To make the above options more clear, here are some example lines.

Under (a):

<div> would be a valid beginning of a HTML block.
<div></div> would be invalid, since it is not a single tag (it is two tags)
<div class="foo" would be invalid, since it is not a complete tag.
<div><p class="bar" would be invalid, since there is more than a single tag.

Under (b):

<div> would be a valid.
<div></div> would be invalid, since it is not a single tag (it is two tags).
<div class="foo" would be valid.
<div><p class="bar" would be invalid, since there is both a single complete tag and a partial unindented tag, but only one is allowed.

Under (c):

<div> would be a valid.
<div></div> would be valid.
<div class="foo" would be invalid, since it is not a complete tag.
<div><p class="bar" would be valid.

Under (d):

<div> would be a valid.
<div></div> would be valid.
<div class="foo" would be valid.
<div><p class="bar" would be valid.

A preference

I prefer the options that allow for more than “only a single complete tag”, since there are situations where you want HTML tags to not contain any whitespace content.
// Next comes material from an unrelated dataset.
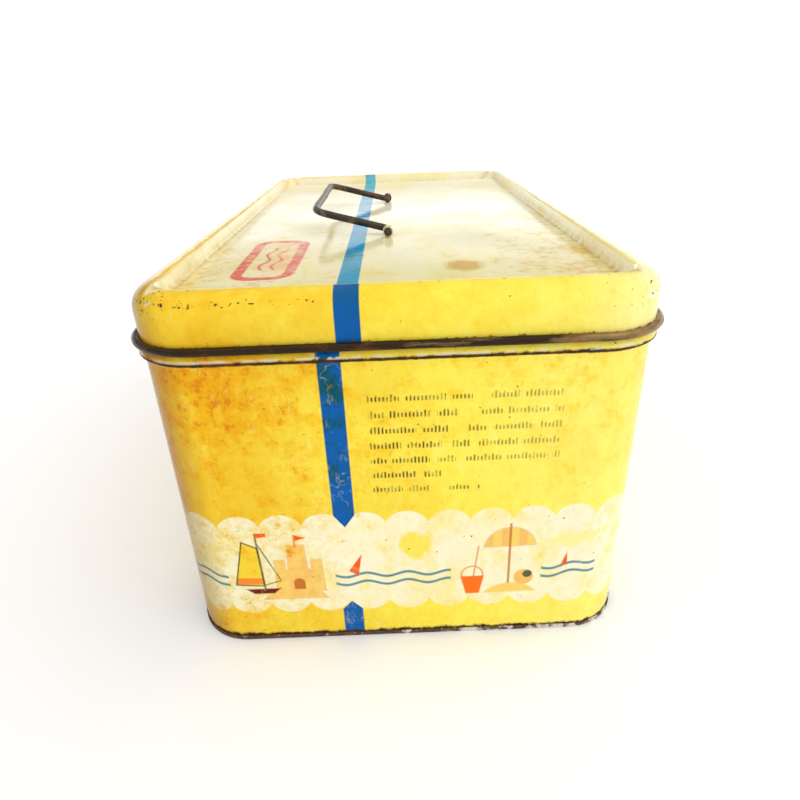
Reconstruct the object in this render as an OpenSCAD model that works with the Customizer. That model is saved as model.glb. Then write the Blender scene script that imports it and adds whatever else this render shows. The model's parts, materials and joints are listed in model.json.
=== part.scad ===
// Rectangular printed tinplate box with a slip lid and a folding wire handle.
// Origin at the middle of the base, +Z up, +Y along the length, millimetres.
// The outlines are drawn in a plane through a corner's axis: x is the distance out from
// that axis and y is the height, so that one outline serves the flat sides and the corners.

/* [Box] */
// Width across the lid's skirt
lid_w = 140; // [120:1:180]
// Length across the lid's skirt
lid_l = 249; // [200:1:320]
// Height from the base to the lid's rim
tin_h = 115; // [95:1:160]
// Outer radius of the upright corners
corner_r = 18; // [15:1:26]
// Thickness of the tinplate
sheet = 0.3; // [0.25:0.05:0.35]
// Gap between the lid's skirt and the body's neck
slip_gap = 0.3; // [0.3:0.05:0.5]

/* [Lid] */
// Depth of the recessed panel below the rim
recess = 4.5; // [4:0.25:6]
// Outer radius of the rim's shoulder
shoulder_r = 6; // [5:0.25:6.5]
// Flat width on top of the rim
rim_flat = 0.3; // [0.2:0.1:1.5]
// Slope of the rim's inner wall, in degrees from level
rim_slope = 75; // [60:1:78]
// Depth from the rim to the middle of the curled edge
skirt_drop = 13.9; // [11:0.1:15]
// Outer diameter of the curled edge
curl_d = 2.3; // [2:0.1:3]

/* [Body] */
// Depth from the rim to the crest of the stop rib
rib_drop = 17.4; // [16.6:0.1:20]
// How far the stop rib stands out of the wall
rib_out = 1.4; // [1:0.1:2]
// Depth from the rim to the top of the neck
neck_drop = 4.6; // [4.4:0.1:5.2]
// Width of the lock seam down the rear wall
lock_seam_w = 4; // [3:0.5:6]

/* [Bottom] */
// Height of the folded edge that holds the foot of the wall
seam_h = 1.6; // [1.2:0.1:2.6]
// Height of the bottom panel above the base
panel_rise = 3; // [2.4:0.1:4]
// Extra height of the panel inside its stiffening step
panel_step = 0.8; // [0.5:0.1:1.5]

/* [Handle] */
// Diameter of the handle's wire
wire_d = 2.6; // [2:0.1:3]
// Distance between the handle's two legs, centre to centre
handle_span = 73; // [60:1:90]
// Distance from the hinge line to the grip, centre to centre
handle_reach = 27.5; // [22:0.5:34]
// Radius of the bend between a leg and the grip
grip_bend_r = 5; // [4:0.5:9]
// Sideways place of the hinge line
hinge_x = -2; // [-10:0.5:10]
// Angle at which the handle stands above the panel
handle_raise = 15; // [5:1:60]

/* [Clips] */
// Width of the strip that each clip is bent from
clip_w = 3.8; // [3:0.2:5]
// Thickness of that strip
clip_t = 0.5; // [0.4:0.05:0.6]
// Length of the clip's two spread tails together
clip_foot = 11; // [9:0.5:14]
// Length of a backing plate across the lid
plate_w = 16; // [14:1:22]
// Width of a backing plate along the lid
plate_l = 9; // [8:1:14]
// Thickness of a backing plate
plate_t = 0.6; // [0.5:0.1:1]

/* [Hidden] */
$fn = 64;

gold = "#e8bf2c";
cream = "#f0dd8a";
rust = "#4a3524";
tin = "#b9ae98";

// Straight runs between the corners
run_x = lid_w - 2 * corner_r;
run_y = lid_l - 2 * corner_r;

// Mid-line of the body wall, and one layer of the folded edge round the base
wall_x = corner_r - 1.5 * sheet - slip_gap;
layer = sheet + 0.05;
hem_r = 0.8;
rib_z = tin_h - rib_drop;
neck_z = tin_h - neck_drop - hem_r - sheet / 2;

// Lid: curled edge, top of the rim and panel, all on the mid-line of the sheet
curl_r = (curl_d - sheet) / 2;
curl_z = tin_h - skirt_drop;
rim_z = tin_h - sheet / 2;
panel_top = tin_h - recess;
panel_z = panel_top - sheet / 2;
brow_r = 1;
foot_r = 1;
slope_drop = recess - (brow_r + foot_r) * (1 - cos(rim_slope));
slope_run = slope_drop / tan(rim_slope);
brow_x = corner_r - shoulder_r - rim_flat;
foot_x = brow_x - (brow_r + foot_r) * sin(rim_slope) - slope_run;

// Handle and clips
wire_r = wire_d / 2;
hinge_gap = 0.06;
pivot_bend_r = 2.5;
clip_r = wire_r + hinge_gap + clip_t;
hinge_z = panel_top + clip_r + 0.1;
clip_y = handle_span / 2 + pivot_bend_r + clip_w / 2;
pin_end = clip_y + clip_w / 2 + 1.5;
plate_z = panel_top - sheet - plate_t;
slot_w = 2 * clip_t + 0.2;
slot_l = clip_w + 0.2;

// ---- outlines ----

function unit(v) = v / norm(v);
function left_of(v) = [-v[1], v[0]];
function arc(centre, r, from, to, steps) =
    [for (i = [0:steps]) centre + r * [cos(from + (to - from) * i / steps),
                                       sin(from + (to - from) * i / steps)]];
function headings(path) = [for (i = [1:len(path) - 1]) unit(path[i] - path[i - 1])];
function mitre(a, b) = let (n = unit(left_of(a) + left_of(b))) n / (n * left_of(a));
function beside(path, d) =
    let (h = headings(path), last = len(path) - 1)
    [for (i = [0:last])
        path[i] + d * (i == 0 ? left_of(h[0])
                     : i == last ? left_of(h[last - 1]) : mitre(h[i - 1], h[i]))];
function reversed(path) = [for (i = [len(path) - 1:-1:0]) path[i]];

// A bent sheet of the tinplate's thickness along a mid-line
module bent_sheet(path) {
    polygon(concat(beside(path, sheet / 2), reversed(beside(path, -sheet / 2))));
}

// Carries an outline round the box: four straight sides and four quarter turns
module around() {
    for (i = [0:3]) {
        reach = (i % 2 == 0 ? run_x : run_y) / 2;
        run = i % 2 == 0 ? run_y : run_x;
        rotate([0, 0, 90 * i]) translate([reach, 0, 0]) {
            rotate([90, 0, 0]) linear_extrude(run, center = true) children();
            translate([0, run / 2, 0]) rotate_extrude(angle = 90) children();
        }
    }
}

// The flat middle of a panel, out to the corners' axes
module middle(z) {
    translate([0, 0, z]) cube([run_x, run_y, sheet], center = true);
}

// ---- body ----

// Wall: its foot in the bottom's folded edge, with a rib that stops the lid and a neck
// hemmed inwards
module body_wall() {
    foot = [[wall_x, sheet + 0.05]];
    rib = [[wall_x, rib_z - 1.2], [wall_x + rib_out, rib_z - 0.3],
           [wall_x + rib_out, rib_z + 0.2], [wall_x, rib_z + 2.2]];
    hem = arc([wall_x - hem_r, neck_z], hem_r, 0, 270, 9);
    seam_y = run_y / 2 + wall_x - sheet / 2;
    color(gold) {
        around() bent_sheet(concat(foot, rib, hem));
        // Lock seam, folded flat on the inside of the rear wall
        translate([-lock_seam_w / 2, seam_y - 2 * sheet, panel_rise + panel_step])
            cube([lock_seam_w, 2.3 * sheet, rib_z - 3 - panel_rise - panel_step]);
    }
}

// Bottom: folded up round the foot of the wall, with a raised panel and a stiffening step
module bottom_panel() {
    step_x = wall_x - layer - 10;
    inner_z = panel_rise + panel_step - sheet / 2;
    seam = [[wall_x + layer, seam_h], [wall_x + layer, sheet / 2],
            [wall_x - layer, sheet / 2], [wall_x - layer, panel_rise - sheet / 2]];
    panel = [[step_x, panel_rise - sheet / 2], [step_x - panel_step, inner_z], [0, inner_z]];
    color(rust) {
        around() bent_sheet(concat(seam, panel));
        middle(inner_z);
    }
}

// ---- lid ----

// Lid: curled lower edge, skirt, rounded rim, sloping inner wall and recessed panel
module lid_shell() {
    skirt_x = corner_r - sheet / 2;
    curl = arc([skirt_x + curl_r, curl_z], curl_r, 490, 180, 16);
    shoulder = arc([corner_r - shoulder_r, tin_h - shoulder_r], shoulder_r - sheet / 2,
                   0, 90, 8);
    brow = arc([brow_x, rim_z - brow_r], brow_r, 90, 90 + rim_slope, 4);
    foot = arc([foot_x, panel_z + foot_r], foot_r, rim_slope - 90, -90, 4);
    difference() {
        color(cream) {
            around() bent_sheet(concat(curl, shoulder, brow, foot, [[0, panel_z]]));
            middle(panel_z);
        }
        for (end = [-1, 1]) clip_slot(end, panel_z);
    }
}

// Slot for a clip's tails, through a sheet at height z
module clip_slot(end, z) {
    translate([hinge_x, end * clip_y, z]) cube([slot_w, slot_l, 2], center = true);
}

// Clip: a strip bent round the handle's pin, its tails put through the slot and spread
module handle_clip(end) {
    tail_h = hinge_z - wire_r - hinge_gap - plate_z;
    color(tin) translate([hinge_x, end * clip_y, 0]) {
        difference() {
            union() {
                translate([0, 0, hinge_z]) rotate([90, 0, 0])
                    cylinder(r = clip_r, h = clip_w, center = true);
                translate([-clip_t, -clip_w / 2, plate_z - clip_t])
                    cube([2 * clip_t, clip_w, tail_h + clip_t]);
            }
            translate([0, 0, hinge_z]) rotate([90, 0, 0])
                cylinder(r = wire_r + hinge_gap, h = clip_w + 2, center = true);
        }
        translate([-clip_foot / 2, -clip_w / 2, plate_z - clip_t])
            cube([clip_foot, clip_w, clip_t]);
    }
}

module front_handle_clip() handle_clip(-1);
module rear_handle_clip() handle_clip(1);

// Plate under the lid that spreads a clip's pull over the thin panel
module backing_plate(end) {
    color(tin) difference() {
        translate([hinge_x - plate_w / 2, end * clip_y - plate_l / 2, plate_z])
            cube([plate_w, plate_l, plate_t]);
        clip_slot(end, plate_z);
    }
}

module front_backing_plate() backing_plate(-1);
module rear_backing_plate() backing_plate(1);

// ---- handle ----

module wire(length) cylinder(r = wire_r, h = length);
module wire_bend(r) rotate_extrude(angle = 90) translate([r, 0]) circle(r = wire_r);

// Half of the handle, drawn flat and pointing to -X, from the middle of the grip to a pin
module half_bail() {
    leg_y = handle_span / 2;
    translate([-handle_reach, 0, 0]) rotate([-90, 0, 0]) wire(leg_y - grip_bend_r);
    translate([grip_bend_r - handle_reach, leg_y - grip_bend_r, 0]) rotate([0, 0, 90])
        wire_bend(grip_bend_r);
    translate([grip_bend_r - handle_reach, leg_y, 0]) rotate([0, 90, 0])
        wire(handle_reach - grip_bend_r - pivot_bend_r);
    translate([-pivot_bend_r, leg_y + pivot_bend_r, 0]) rotate([0, 0, -90])
        wire_bend(pivot_bend_r);
    translate([0, leg_y + pivot_bend_r, 0]) rotate([-90, 0, 0])
        wire(pin_end - leg_y - pivot_bend_r);
}

// Handle: one bent wire with its two ends turned outwards as hinge pins
module handle_bail() {
    color(rust) translate([hinge_x, 0, hinge_z]) rotate([0, handle_raise, 0]) {
        half_bail();
        mirror([0, 1, 0]) half_bail();
    }
}

body_wall();
bottom_panel();
lid_shell();
handle_bail();
front_handle_clip();
rear_handle_clip();
front_backing_plate();
rear_backing_plate();
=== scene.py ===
"""Looks of a printed tinplate box with a slip lid and a folding wire handle.

Lengths are in millimetres up to the moment a mesh is made, in the part's own frame: the
origin is the middle of the base, +Z is up, and the front end, with the printed band's
picture, faces -Y.
"""
import bpy
import json
import math
from mathutils import Matrix, Vector, noise


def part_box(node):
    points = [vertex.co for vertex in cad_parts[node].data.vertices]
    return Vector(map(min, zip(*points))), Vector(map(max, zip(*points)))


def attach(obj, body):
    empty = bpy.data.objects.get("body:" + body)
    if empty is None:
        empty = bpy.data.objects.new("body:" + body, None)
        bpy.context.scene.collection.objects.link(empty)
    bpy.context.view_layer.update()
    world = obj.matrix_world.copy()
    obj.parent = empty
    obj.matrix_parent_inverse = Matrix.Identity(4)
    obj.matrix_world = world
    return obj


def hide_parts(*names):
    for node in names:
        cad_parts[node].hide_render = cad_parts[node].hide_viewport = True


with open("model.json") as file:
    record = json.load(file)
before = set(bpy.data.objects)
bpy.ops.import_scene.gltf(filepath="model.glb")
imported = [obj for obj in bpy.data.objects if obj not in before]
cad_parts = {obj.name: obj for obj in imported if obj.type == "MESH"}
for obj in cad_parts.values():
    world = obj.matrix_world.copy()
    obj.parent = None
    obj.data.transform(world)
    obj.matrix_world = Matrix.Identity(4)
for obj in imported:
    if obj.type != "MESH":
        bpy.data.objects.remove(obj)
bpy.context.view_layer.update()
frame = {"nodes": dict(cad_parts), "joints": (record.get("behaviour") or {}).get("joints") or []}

MM = 0.001

# ---- sizes shared with the CAD part ----

SHEET = 0.3            # tinplate
SLIP_GAP = 0.3         # between the lid's skirt and the body's neck
CORNER_R = 18.0        # upright corners, on the outside of the lid's skirt
CURL_D = 2.3           # curled lower edge of the lid
SKIRT_DROP = 13.9      # from the rim to the middle of the curl
RIB_DROP = 17.4        # from the rim to the crest of the stop rib
RIB_OUT = 1.4
NECK_DROP = 4.6
HEM_R = 0.8
SEAM_H = 1.6           # folded edge round the base
SEAM_LAYER = SHEET + 0.05
PANEL_RISE = 3.0
PANEL_STEP = 0.8
RECESS = 4.5           # of the lid's panel below its rim
SHOULDER_R = 6.0
RIM_FLAT = 0.3
RIM_SLOPE = math.radians(75)
BROW_R = 1.0
FOOT_R = 1.0
WIRE_R = 1.3
HANDLE_SPAN = 73.0
HANDLE_REACH = 27.5
GRIP_BEND_R = 5.0
PIVOT_BEND_R = 2.5
CLIP_T = 0.5
CLIP_W = 3.8
CLIP_FOOT = 11.0
PIN_GAP = 0.06
PLATE_T = 0.6          # backing plates

curl_out = CURL_D - SHEET
lid_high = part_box("lid_shell")[1] / MM
TIN_H = lid_high.z
HALF_W = lid_high.x - curl_out
HALF_L = lid_high.y - curl_out
WALL = -(1.5 * SHEET + SLIP_GAP)             # mid-line of the body wall, from the skirt's face
RIB_Z = TIN_H - RIB_DROP
fold = next(j for j in frame["joints"] if j["name"] == "handle_fold")
HINGE = Vector(fold["pos_m"]) / MM
HANDLE_RAISE = math.radians(-fold["range_deg"][0])


# ---- the track round the box ----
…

When you really want to produce <foo></foo> or <foo/> and don’t want <foo> </foo> or

<foo>
</foo>

A question

I don’t understand why, in example 1 of the 6th post, <del>foo</del> becomes <p><del>foo</del></p>?

If this is not being interpreted as a HTML block (because it contains more than a single tag) and so is treated as a paragraph, wouldn’t the special characters be treated as normal characters (since they cannot be interpreted as autolinks). So, if it is transformed into HTML, it would become <p><del>foo</del></p>.